Look through the entries below and extract exactly the lines from the one containing "1, 0]), clay.foot);" through the one containing "in imported if", ends included.

BEGIN Data for the task

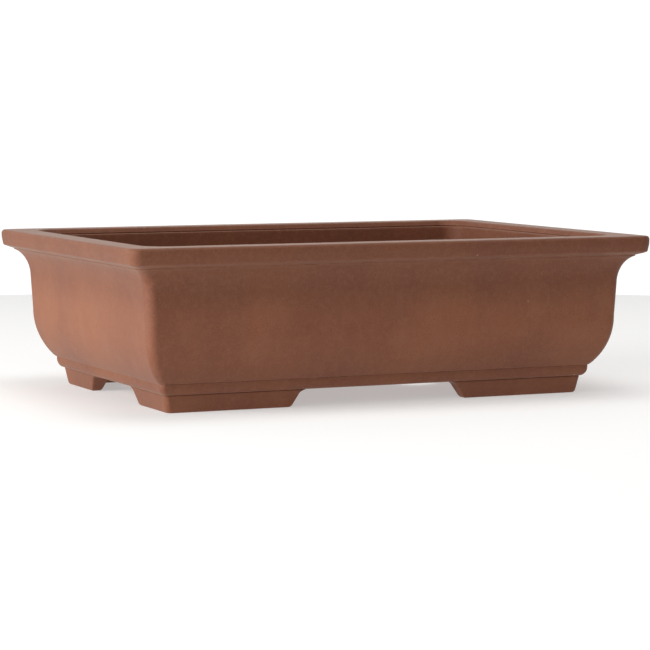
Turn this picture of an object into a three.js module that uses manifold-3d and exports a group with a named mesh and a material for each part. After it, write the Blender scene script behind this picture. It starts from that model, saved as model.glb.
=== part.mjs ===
// Rectangular footed bonsai pot of unglazed stoneware, built up from clay slabs and strips.
// Millimetres, +Z up. X runs along the long sides, -Y is a long side, the feet stand on z = 0.
// Every moulding is given as a cross-section in two numbers: how far a point lies inside the
// outermost edge of the rim, and how high it lies. A third number rounds the corner in plan.
import * as THREE from 'three';
import Module from 'manifold-3d';

// overall
const potLength = 450;
const potWidth = 325;
const potHeight = 130;
const joint = 0.3; // slip joint left open between two pieces of clay
const cornerSteps = 8;

// rim
const fasciaHeight = 13.3;
const fasciaSlant = 1.2;
const rimEdgeRound = 2.6;
const rimPlate = 5; // thickness of the flat plate behind the fascia
const skirtDepth = 8.3; // how thick the hanging fascia strip is
const skirtDrop = 2.4; // its underside slopes down this much towards the wall
const rimFlat = 22; // from the outermost edge to the inner edge of the flat top
const lipSlant = 1.5;
const rimCorner = 9;
const mouthCorner = 20;

// walls
const overhang = 19.4; // rim edge to the neck of the wall
const neckThickness = 6.8;
const bellyThickness = 7.8;
const toeThickness = 13.5;
const batter = 1.4;
const bellyDraw = 15; // how far the belly curves in above the base moulding
const bodyCorner = 8;
const insideCorner = 16;

// base
const footHeight = 14.2;
const bandHeight = 9.1;
const bandSetback = 1.4; // face of the base moulding behind the belly's lower edge
const bandDepth = 9.5;
const bandRound = [5, 7.5]; // depth and height of its rounded lower edge
const footInset = 0.2; // behind the underside of the base moulding
const footTaper = 2.5;
const footRound = 2.3;
const footTopDepth = 16;
const footBottomDepth = 12;
const footLongArm = 114; // along the long side, at the top of the foot
const footShortArm = 74.2;
const longEndSlope = 6.2; // how far a foot's end leans in towards the corner
const shortEndSlope = 8;
const footFlare = 6.5; // hollow curve where a foot's end runs up into the base

// floor
const drainDiameter = 34;
const wiringDiameter = 7;

// heights and offsets that follow
const halfLength = potLength / 2;
const halfWidth = potWidth / 2;
const baseTop = footHeight + bandHeight;
const wallFoot = baseTop + joint;
const fasciaFoot = potHeight - fasciaHeight;
const plateFoot = potHeight - rimPlate;
const wallTop = plateFoot - joint;
const bodyHeight = fasciaFoot - wallFoot;
const neckHeight = fasciaFoot - 0.277 * bodyHeight;
const cavettoHeight = fasciaFoot - skirtDrop - neckHeight - joint;
const bellyRise = 0.435 * bodyHeight;
const bellyHeight = wallFoot + bellyRise;
const bellyOffset = overhang + batter;
const bellyFootOffset = bellyOffset + bellyDraw;
const toeOffset = bellyFootOffset + toeThickness;
const bandOffset = bellyFootOffset + bandSetback;
const bandInner = bandOffset + bandDepth;
const footOffset = bandOffset + bandRound[0] + footInset;
const cavettoStart = 5.4;

const wasm = await Module();
wasm.setup();

const radians = (degrees) => (degrees * Math.PI) / 180;

// a quarter turn of an ellipse, or part of one, as cross-section points
function ellipse(centre, radii, fromDegrees, toDegrees, steps, corners) {
  const points = [];
  for (let i = 0; i <= steps; i += 1) {
    const t = radians(fromDegrees + ((toDegrees - fromDegrees) * i) / steps);
    const corner = corners[0] + ((corners[1] - corners[0]) * i) / steps;
    points.push([centre[0] + radii[0] * Math.cos(t), centre[1] + radii[1] * Math.sin(t), corner]);
  }
  return points;
}

// rounded rectangle in plan, the same number of points whatever its size
function plan(offset, height, corner) {
  const radius = Math.max(corner, 0.5);
  const x = halfLength - offset - radius;
  const y = halfWidth - offset - radius;
  const points = [];
  for (const [sx, sy, start] of [[1, 1, 0], [-1, 1, 90], [-1, -1, 180], [1, -1, 270]]) {
    for (let i = 0; i <= cornerSteps; i += 1) {
      const t = radians(start + (90 * i) / cornerSteps);
      points.push([sx * x + radius * Math.cos(t), sy * y + radius * Math.sin(t), height]);
    }
  }
  return points;
}

function solid(positions, triangles) {
  return new wasm.Manifold(new wasm.Mesh({
    numProp: 3,
    vertProperties: Float32Array.from(positions.flat()),
    triVerts: Uint32Array.from(triangles.flat()),
  }));
}

// sweeps a closed cross-section once round the pot
function ring(section) {
  const loops = section.map(([offset, height, corner]) => plan(offset, height, corner));
  const around = loops[0].length;
  const triangles = [];
  for (let i = 0; i < loops.length; i += 1) {
    const next = (i + 1) % loops.length;
    for (let j = 0; j < around; j += 1) {
      const k = (j + 1) % around;
      const [a, b, c, d] = [i * around + j, i * around + k, next * around + k, next * around + j];
      triangles.push([a, b, c], [a, c, d]);
    }
  }
  const swept = solid(loops.flat(), triangles);
  if (swept.volume() > 0) return swept;
  return solid(loops.flat(), triangles.map(([a, b, c]) => [a, c, b]));
}

// an upright or lying prism over a flat outline, made closed and outward facing
function prism(outline, place, from, to) {
  const count = outline.length;
  const positions = [...outline.map((p) => place(p, from)), ...outline.map((p) => place(p, to))];
  const faces = THREE.ShapeUtils.triangulateShape(outline.map((p) => new THREE.Vector2(...p)), []);
  const triangles = [];
  for (const [a, b, c] of faces) triangles.push([a, c, b], [a + count, b + count, c + count]);
  for (let i = 0; i < count; i += 1) {
    const k = (i + 1) % count;
    triangles.push([i, k, k + count], [i, k + count, i + count]);
  }
  const body = solid(positions, triangles);
  if (body.volume() > 0) return body;
  return solid(positions, triangles.map(([a, b, c]) => [a, c, b]));
}

const clay = {
  rim: 0x9c6a56,
  wall: 0x8e5b47,
  band: 0x945f4a,
  foot: 0x89543f,
  floor: 0x7d4c3a,
};

const pot = new THREE.Group();
pot.name = 'bonsai_pot';

function addPiece(name, body, colour) {
  const mesh = body.getMesh();
  const geometry = new THREE.BufferGeometry();
  geometry.setAttribute('position', new THREE.BufferAttribute(new Float32Array(mesh.vertProperties), 3));
  geometry.setIndex(new THREE.BufferAttribute(new Uint32Array(mesh.triVerts), 1));
  geometry.computeVertexNormals();
  const piece = new THREE.Mesh(geometry, new THREE.MeshStandardMaterial({ color: colour, roughness: 0.85 }));
  piece.name = name;
  pot.add(piece);
}

// the four sides of a ring, parted at the corners along the mitre with half a joint each
function addSides(prefix, section, colour) {
  const swept = ring(section);
  const out = 20;
  const inward = 90;
  const slack = (joint / 2) * Math.SQRT2;
  const upright = (p, z) => [p[0], p[1], z];
  const sides = { front: [halfLength, halfWidth, 0], right: [halfWidth, halfLength, 90] };
  sides.back = [halfLength, halfWidth, 180];
  sides.left = [halfWidth, halfLength, 270];
  for (const [side, [along, across, turn]] of Object.entries(sides)) {
    const outline = [
      [-along - out + slack, -across - out],
      [along + out - slack, -across - out],
      [along - inward - slack, -across + inward],
      [-along + inward + slack, -across + inward],
    ];
    const wedge = prism(outline, upright, -10, potHeight + 10).rotate([0, 0, turn]);
    addPiece(`${prefix}_${side}`, swept.intersect(wedge), colour);
  }
}

// rim: flat plate with a slanted inner lip and a fascia strip that hangs over the wall's edge
const fascia = [fasciaSlant, fasciaFoot + 2.1];
const rimSection = [
  ...ellipse([rimEdgeRound, potHeight - rimEdgeRound], [rimEdgeRound, rimEdgeRound], 180, 90, 5,
    [rimCorner, rimCorner - rimEdgeRound]),
  [rimFlat, potHeight, mouthCorner],
  [rimFlat + 0.7, potHeight - 0.25, mouthCorner - 0.7],
  [rimFlat + 1.2, potHeight - 1, mouthCorner - 1.2],
  [rimFlat + 1.2 + lipSlant, plateFoot + 1, mouthCorner - 2.6],
  [rimFlat + 0.5 + lipSlant, plateFoot, mouthCorner - 2],
  [skirtDepth, plateFoot, 8],
  [skirtDepth, fasciaFoot - skirtDrop, 8],
  [4.2, fasciaFoot - 0.3 * skirtDrop, rimCorner - 4.2],
  [2.6, fasciaFoot - 0.1, rimCorner - 2.6],
  [1.6, fasciaFoot + 0.7, rimCorner - 1.6],
  [fascia[0], fascia[1], rimCorner - fascia[0]],
];
addSides('rim', rimSection, clay.rim);

// walls: flared hollow curve under the rim, slightly battered, drawn in at the foot
const flange = skirtDepth + joint;
const cavettoWidth = overhang - cavettoStart;
const cavettoEnd = (Math.acos((flange - cavettoStart) / cavettoWidth) * 180) / Math.PI;
const bellyEnd = 51;
const bellyRadii = [
  bellyDraw / (1 - Math.cos(radians(bellyEnd))),
  bellyRise / Math.sin(radians(bellyEnd)),
];
const outerBelly = ellipse([bellyOffset + bellyRadii[0], bellyHeight], bellyRadii,
  180, 180 + bellyEnd, 10, [bodyCorner, 6]);
const innerHeight = bellyHeight + 2;
const innerEnd = 58;
const innerOffset = bellyOffset + bellyThickness;
const innerRadii = [
  (toeOffset - innerOffset) / (1 - Math.cos(radians(innerEnd))),
  (innerHeight - wallFoot) / Math.sin(radians(innerEnd)),
];
const innerBelly = ellipse([innerOffset + innerRadii[0], innerHeight], innerRadii,
  180 + innerEnd, 180, 10, [insideCorner + 6, insideCorner]);
const neckInner = overhang + neckThickness;
const wallSection = [
  [flange, wallTop, 7.7],
  ...ellipse([cavettoStart, neckHeight], [cavettoWidth, cavettoHeight], cavettoEnd, 0, 9, [7.7, bodyCorner]),
  ...outerBelly,
  ...innerBelly,
  [neckInner, neckHeight, insideCorner],
  [neckInner, wallTop - 0.9, insideCorner],
  [neckInner - 0.9, wallTop, insideCorner + 1],
];
addSides('wall', wallSection, clay.wall);

// base moulding: narrow strip with a rounded lower edge, wrapped round the floor
const bandSection = [
  [bandOffset + 0.1, baseTop - 0.8, 4.4],
  [bandOffset + 0.8, baseTop, 4],
  [bandInner, baseTop, 4],
  [bandInner, footHeight, 4],
  ...ellipse([bandOffset + bandRound[0], footHeight + bandRound[1]], bandRound, 270, 180, 7, [3.5, 4.5]),
];
addSides('band', bandSection, clay.band);

// floor: one slab inside the base moulding, pierced for drainage and for tie wires
const floorX = halfLength - bandInner - joint;
const floorY = halfWidth - bandInner - joint;
const floorShape = new THREE.Shape();
const floorCorner = 4;
floorShape.moveTo(-floorX + floorCorner, -floorY);
for (const [cx, cy, start] of [[1, -1, 270], [1, 1, 0], [-1, 1, 90], [-1, -1, 180]]) {
  floorShape.absarc(cx * (floorX - floorCorner), cy * (floorY - floorCorner), floorCorner,
    radians(start), radians(start + 90), false);
}
floorShape.closePath();
const drains = [[-0.5, 0], [0.5, 0]];
const wirings = [[-0.78, -0.66], [0.78, -0.66], [-0.78, 0.66], [0.78, 0.66]];
for (const [places, diameter] of [[drains, drainDiameter], [wirings, wiringDiameter]]) {
  for (const [u, v] of places) {
    const hole = new THREE.Path();
    hole.absarc(u * floorX, v * floorY, diameter / 2, 0, 2 * Math.PI, true);
    floorShape.holes.push(hole);
  }
}
const slab = new THREE.ExtrudeGeometry(floorShape, {
  depth: bandHeight,
  bevelEnabled: false,
  curveSegments: 24,
});
slab.translate(0, 0, footHeight);
const floorSlab = new THREE.Mesh(slab, new THREE.MeshStandardMaterial({ color: clay.floor, roughness: 0.9 }));
floorSlab.name = 'floor_slab';
pot.add(floorSlab);

// feet: one bracket round each corner, tapered, with sloped ends that flare into the base
const footTop = footHeight - joint;
const footSection = [
  [footOffset, footTop, 4],
  [footOffset + footTaper, footRound, 3.6],
  ...ellipse([footOffset + footTaper + footRound, footRound], [footRound, footRound], 198, 270, 4, [3.4, 2]),
  [footOffset + footBottomDepth - 1.2, 0, 2],
  [footOffset + footBottomDepth, 1.2, 2],
  [footOffset + footTopDepth, footTop, 2],
];
const footRing = ring(footSection);
// outline of one arm seen square on: distance from the pot's middle plane, then height
function armOutline(end, slope) {
  const far = end + 400;
  const low = end + slope;
  return [
    [far, footTop + 5],
    [end - footFlare, footTop + 5],
    [end - footFlare, footTop - 0.4],
    [end - footFlare * 0.55, footTop - 0.7],
    [end - footFlare * 0.2, footTop - 1.6],
    [end + 0.6, footTop - 3.2],
    [low - 0.6, 2.6],
    [low + 0.3, 1.2],
    [low + 1.6, 0.3],
    [low + 3, 0],
    [low + 3, -5],
    [far, -5],
  ];
}
const longEnd = halfLength - footOffset - footLongArm;
const shortEnd = halfWidth - footOffset - footShortArm;
const longArm = prism(armOutline(longEnd, longEndSlope), (p, y) => [p[0], y, p[1]], -halfWidth - 10, -halfWidth + 70);
const shortArm = prism(armOutline(shortEnd, shortEndSlope), (p, x) => [x, -p[0], p[1]], halfLength - 70, halfLength + 10);
const frontRight = footRing.intersect(longArm).add(footRing.intersect(shortArm));
addPiece('foot_front_right', frontRight, clay.foot);
addPiece('foot_front_left', frontRight.mirror([1, 0, 0]), clay.foot);
addPiece('foot_back_right', frontRight.mirror([0, 1, 0]), clay.foot);
addPiece('foot_back_left', frontRight.rotate([0, 0, 180]), clay.foot);

export default pot;
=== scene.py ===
import math

import bmesh
import bpy
from mathutils import Matrix, Vector


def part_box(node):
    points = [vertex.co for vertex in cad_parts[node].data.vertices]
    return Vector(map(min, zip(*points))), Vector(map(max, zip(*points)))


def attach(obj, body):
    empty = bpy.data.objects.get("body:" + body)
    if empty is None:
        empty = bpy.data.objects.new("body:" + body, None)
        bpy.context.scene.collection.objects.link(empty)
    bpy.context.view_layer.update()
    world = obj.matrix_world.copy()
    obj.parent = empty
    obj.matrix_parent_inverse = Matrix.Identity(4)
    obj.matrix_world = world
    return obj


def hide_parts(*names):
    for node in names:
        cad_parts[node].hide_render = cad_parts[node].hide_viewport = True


mm = 0.001

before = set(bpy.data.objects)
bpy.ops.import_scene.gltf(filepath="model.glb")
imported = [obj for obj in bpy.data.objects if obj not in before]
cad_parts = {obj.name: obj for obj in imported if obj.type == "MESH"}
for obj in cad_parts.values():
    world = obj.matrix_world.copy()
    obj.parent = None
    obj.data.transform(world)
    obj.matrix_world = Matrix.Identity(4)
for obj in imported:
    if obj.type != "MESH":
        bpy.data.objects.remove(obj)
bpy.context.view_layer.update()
print("frame loaded")


def linearColour(hexColour):
    # "#rrggbb" as painted on a screen, turned to the linear values that Blender works in
    channels = []
    for i in (1, 3, 5):
        value = int(hexColour[i:i + 2], 16) / 255
        channels.append(value / 12.92 if value <= 0.04045 else ((value + 0.055) / 1.055) ** 2.4)
    return (*channels, 1.0)


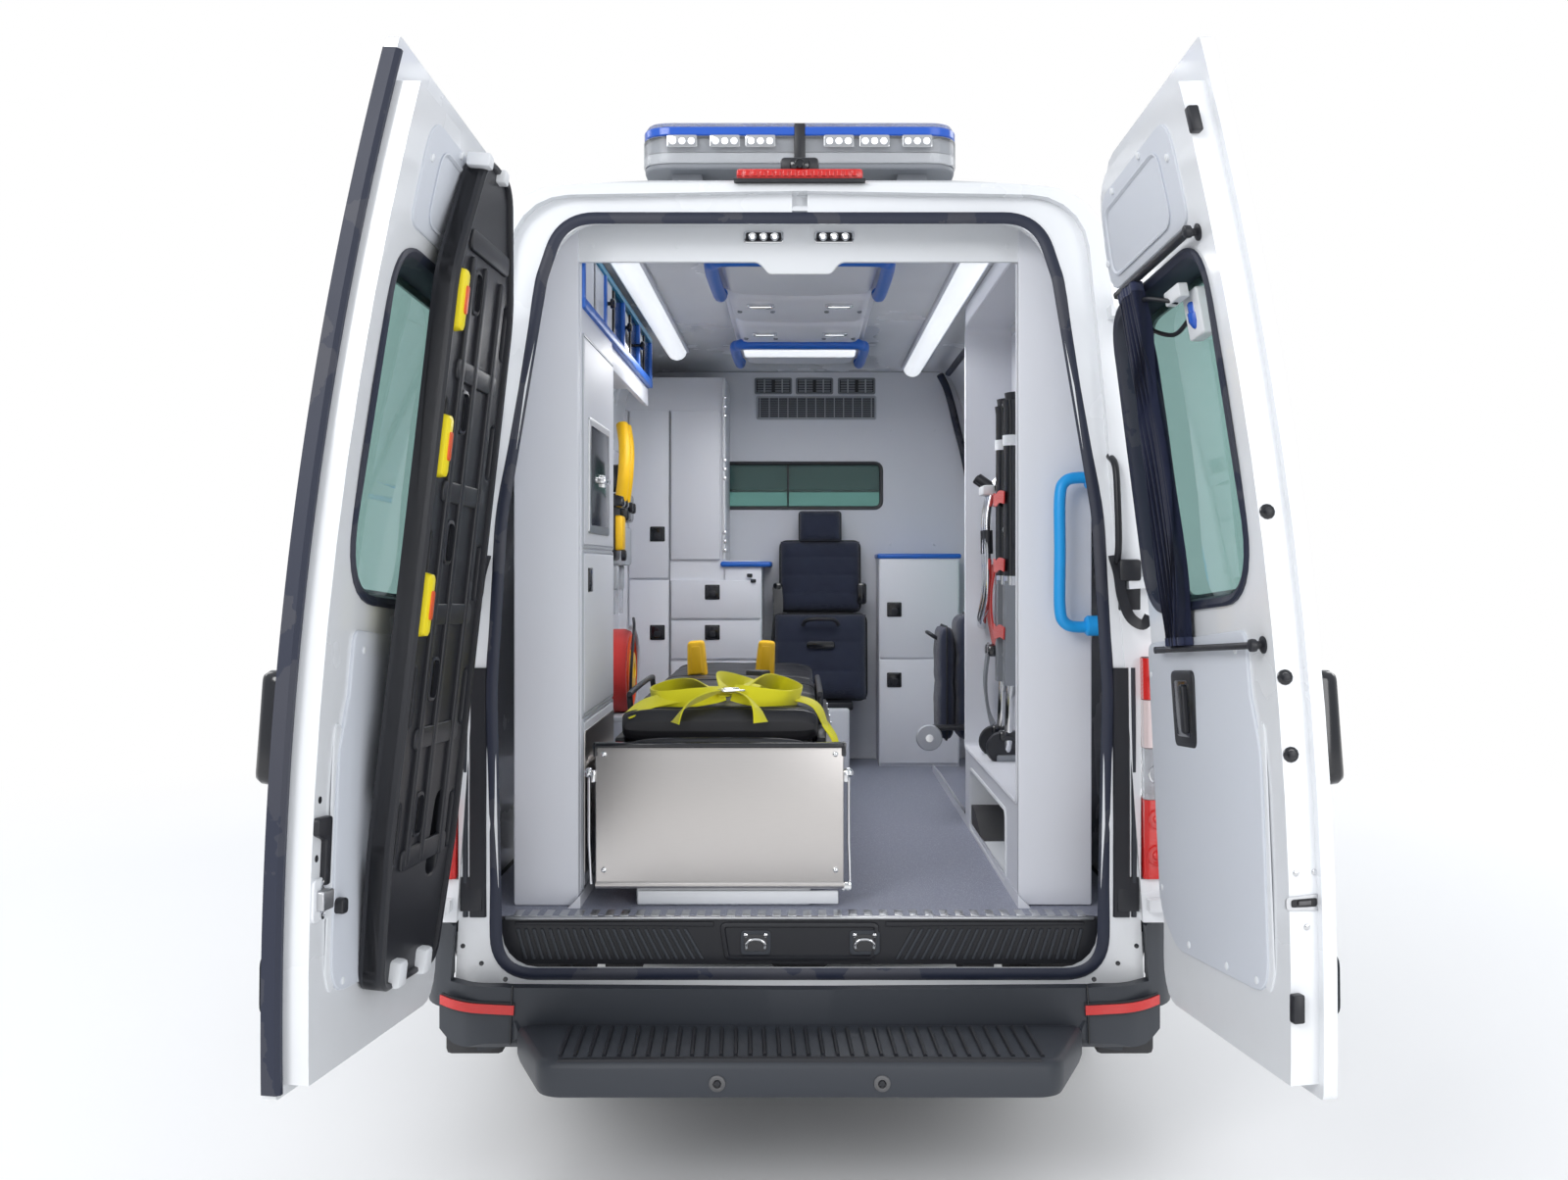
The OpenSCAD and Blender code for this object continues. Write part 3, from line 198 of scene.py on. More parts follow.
class Effects:
    """Shader node groups shared by the materials, worked out from a finish's own values."""

    def __init__(self) -> None:
        """Starts with no group built."""
        self.made: dict[Effect, bpy.types.NodeTree] = {}

    def group(self, effect: Effect) -> bpy.types.NodeTree:
        """Returns the node group of an effect, built once."""
        if effect not in self.made:
            self.made[effect] = self._build(effect)
        return self.made[effect]

    def _build(self, effect: Effect) -> bpy.types.NodeTree:
        """Builds one effect's group with its named sockets.

        Args:
            effect: Which effect.

        Returns:
            The node group.
        """
        tree = bpy.data.node_groups.new(effect.value, "ShaderNodeTree")
        for name, kind in (("Color", "NodeSocketColor"), ("Roughness", "NodeSocketFloat"),
                           ("Scale", "NodeSocketFloat"), ("Vary", "NodeSocketFloat")):
            tree.interface.new_socket(name, in_out="INPUT", socket_type=kind)
        for name, kind in (("Color", "NodeSocketColor"), ("Roughness", "NodeSocketFloat"),
                           ("Height", "NodeSocketFloat")):
            tree.interface.new_socket(name, in_out="OUTPUT", socket_type=kind)
        n = Nodes(tree)
        given = n.add("NodeGroupInput").outputs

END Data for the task

* **Response to the exercise**
addPiece('foot_back_right', frontRight.mirror([0, 1, 0]), clay.foot);
addPiece('foot_back_left', frontRight.rotate([0, 0, 180]), clay.foot);

export default pot;
=== scene.py ===
import math

import bmesh
import bpy
from mathutils import Matrix, Vector


def part_box(node):
    points = [vertex.co for vertex in cad_parts[node].data.vertices]
    return Vector(map(min, zip(*points))), Vector(map(max, zip(*points)))


def attach(obj, body):
    empty = bpy.data.objects.get("body:" + body)
    if empty is None:
        empty = bpy.data.objects.new("body:" + body, None)
        bpy.context.scene.collection.objects.link(empty)
    bpy.context.view_layer.update()
    world = obj.matrix_world.copy()
    obj.parent = empty
    obj.matrix_parent_inverse = Matrix.Identity(4)
    obj.matrix_world = world
    return obj


def hide_parts(*names):
    for node in names:
        cad_parts[node].hide_render = cad_parts[node].hide_viewport = True


mm = 0.001

before = set(bpy.data.objects)
bpy.ops.import_scene.gltf(filepath="model.glb")
imported = [obj for obj in bpy.data.objects if obj not in before]
cad_parts = {obj.name: obj for obj in imported if obj.type == "MESH"}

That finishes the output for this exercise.